Stakeholder management refers to the process of identifying, understanding, and actively engaging with individuals or groups that have an interest in a company’s activities. These stakeholders include shareholders, employees, customers, suppliers, regulators, and the wider community. Its role is central to building sustainable, long-term business success.

Effective stakeholder management helps organisations balance competing interests while aligning decisions with broader strategic goals. By maintaining transparent communication and trust, companies can reduce conflicts, improve cooperation, and enhance their reputation. For example, satisfied employees are more productive, loyal customers drive revenue growth, and supportive regulators create a stable operating environment.

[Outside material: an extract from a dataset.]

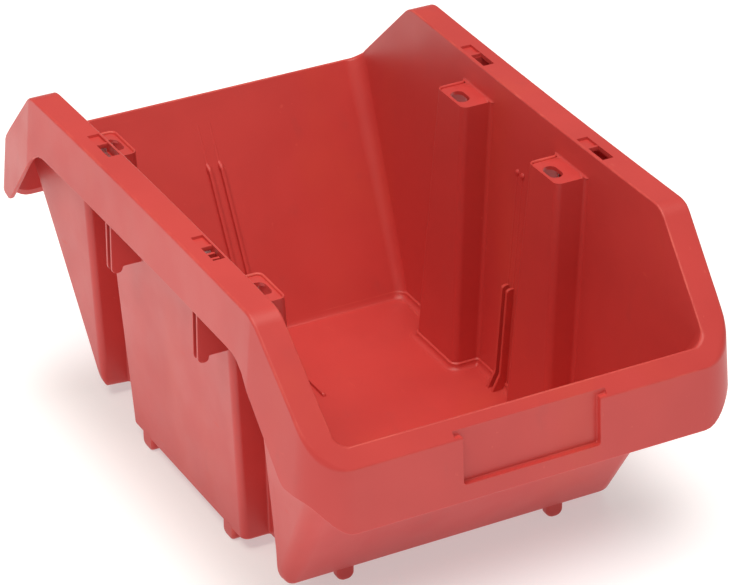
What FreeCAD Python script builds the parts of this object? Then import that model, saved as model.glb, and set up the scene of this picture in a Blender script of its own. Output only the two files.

Another key role is risk management. Engaging stakeholders early allows companies to identify potential issues before they escalate into major problems. This proactive approach can prevent reputational damage, legal challenges, or financial losses. It also enables firms to adapt more effectively to changing market conditions and societal expectations.

Stakeholder management also contributes to better decision-making. When diverse perspectives are considered, companies can make more informed and balanced choices. This often leads to innovation, improved products, and stronger competitive positioning.

In the context of long-term investing, companies with strong stakeholder relationships tend to be more resilient. They can navigate economic downturns, maintain brand trust, and sustain growth over time. Ultimately, stakeholder management is not just about managing relationships—it is about creating value for all parties involved while ensuring the organisation’s long-term viability and success.